Das erste literarische Denkmal wurde in Luxemburg 1903 gesetzt. Für zwei „Volleksdichter“, die in der Erinnerung des Volkes immer Arm in Arm auftraten, sich in Wirklichkeit aber gar nicht so grün waren. „Ons Sprôch“ wegen. Dicks, der sie „ass richtfort we’ d’Natur“ verstand, und Michel Lentz, Verfasser der Nationalhymne „Ons Hémecht“ (1864), der dem Dicks vorwarf, sein Lëtzebuergesch sei gestelzt und ginge „bei dem Hochdeutschen auf Borg“. Zehn Jahre nach beider Tod brachte sie „ons Vollek“ trotzdem zusammen. Auf dem Nationaldenkmal hinter der „Plëssdarem“, zwischen den Allegorien von Eisenindustrie und Landwirtschaft. Michel Rodanges (1827-1876) wird nahebei auf dem Knuedler gedacht. Er war der Entmythologisierer. Mit seinem „Renert“ (1872) – frei nach Goethes „Reineke Fuchs“ – ging er mit der Luxemburger Gesellschaft seiner Zeit, nicht gerade gnädig, satirisch ins Gericht. Was bekanntermaßen kaum Sympathien einbringt. Immerhin, Literatur als Medium des Widerstands gegen das Vergessen: 100 Jahre nach seinem Erscheinen kam der „Renert“ auf die UNESCO-Auswahlliste des 19. Jahrhunderts. Das (vorläufig) letzte Dichterdenkmal in der Hauptstadt ist im Stadtpark zu entdecken: die Büste Lucien Koenigs (1888-1961) von 1987. Als „Siggy vu Lëtzebuerg“ – „Lëtzebuerg de Lëtzebuerger a soss kengem op der Welt“ – war er der Promoter der Patrioten, nicht der Poeten. „Dichters Lande“ sonst, gemeinhin Luxemburg-Land. Das Merscher Literaturhaus bringt Liebhaber auf den Weg. Und vor Ort. Man muss in Mersch nur Acht geben, dass man sich nicht festliest, notfalls hilft einem Germaine Goetzinger auf die Sprünge. „Dichters Ort“ quer über Land … Mersch erinnert an Nic Welter (1871-1951), Dramatiker, Lyriker und – „in alten Gleisen und auf neuen Wegen“ – Literturhistoriker, Gesamtwerk 5 Bände. Ehnen an Nikolaus Hein (1889-1969), den „Moseldichter“ (was das auch immer heißen mag), und das Dorf als Weltmodell in der 1939 abgeschlossenen Erzählung  „Der  Verräter“.  Mamer  an  Nicolas  Mameranus  (ca. 1500-ca. 1566),  Poeta Laureatus am Hofe Karls V. und Philipps II. Rumelange schließlich an Batty Weber (1860-1940),  der  „einzige  Luxemburger  damals,  der  wirkliches  Deutsch  schrieb  und dennoch Luxemburger blieb“. So Norbert Jacques (1880-1954), dem selbst (nach Mars Klein) so ziemlich alle luxemburgischen Superlative zu quittieren wären: als inter- national bedeutendster, im „Ländchen“ jedoch „kontroversester, vergessenster, verkanntester, verbanntester“ Autor.

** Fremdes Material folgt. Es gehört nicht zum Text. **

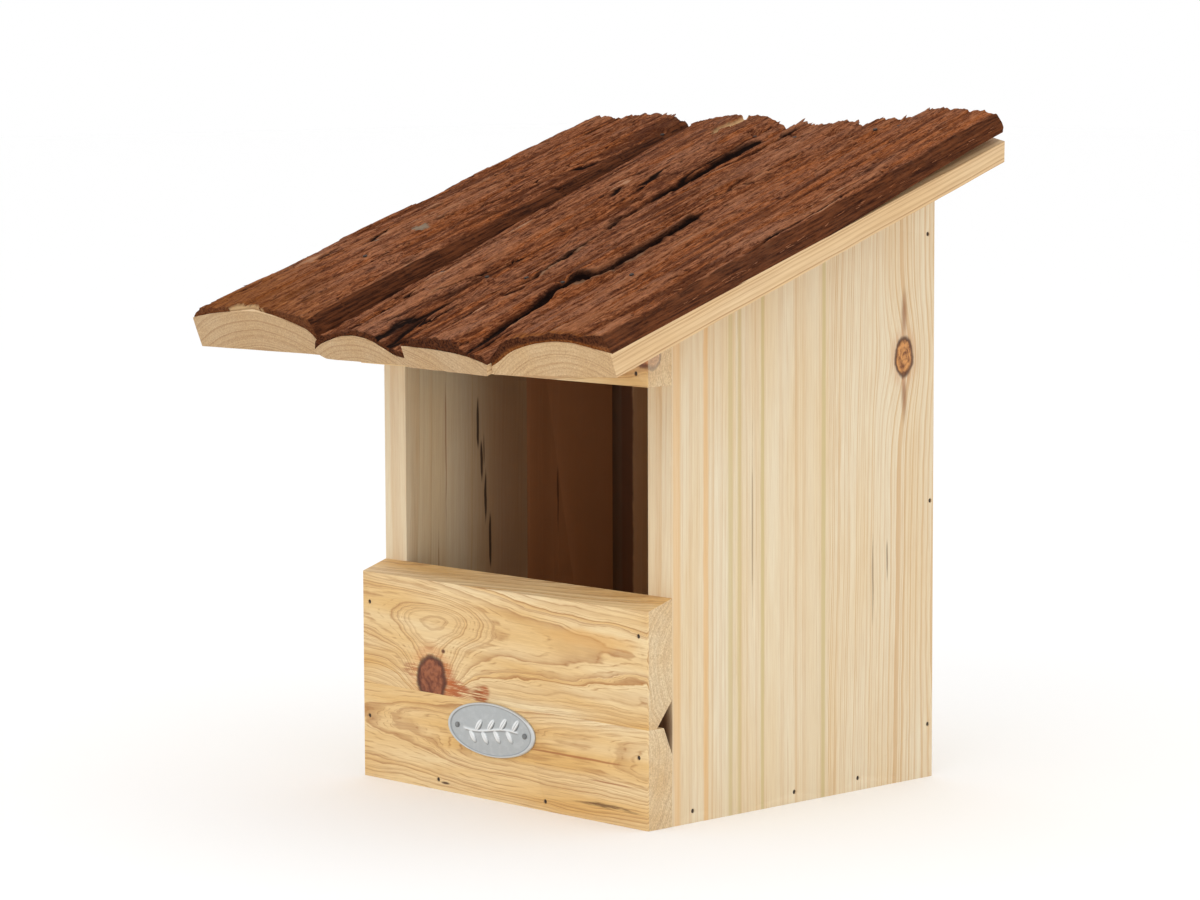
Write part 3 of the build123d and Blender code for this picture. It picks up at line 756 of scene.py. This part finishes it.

Die Superlative, ach ja. Einer wenigstens sei noch zugebilligt. Der Bürmeringer Feldmaus  „Kätti“  von  Auguste  Liesch  (1874-1949).  Die  in  Stadt  Luxemburg  Besuch macht und dort, als gehörte sie zu „Renerts“ Verwandtschaft, so manches spitzkriegt, was man sonst lieber hinter den Kulissen hält. Zwei Denkmäler hat das „Kätti“ eingebracht, in Bürmeringen und Mondorf. Nur Goethe, Victor Hugo, Michel Rodange und der Dicks kamen in Luxemburg zu gleichen Ehren.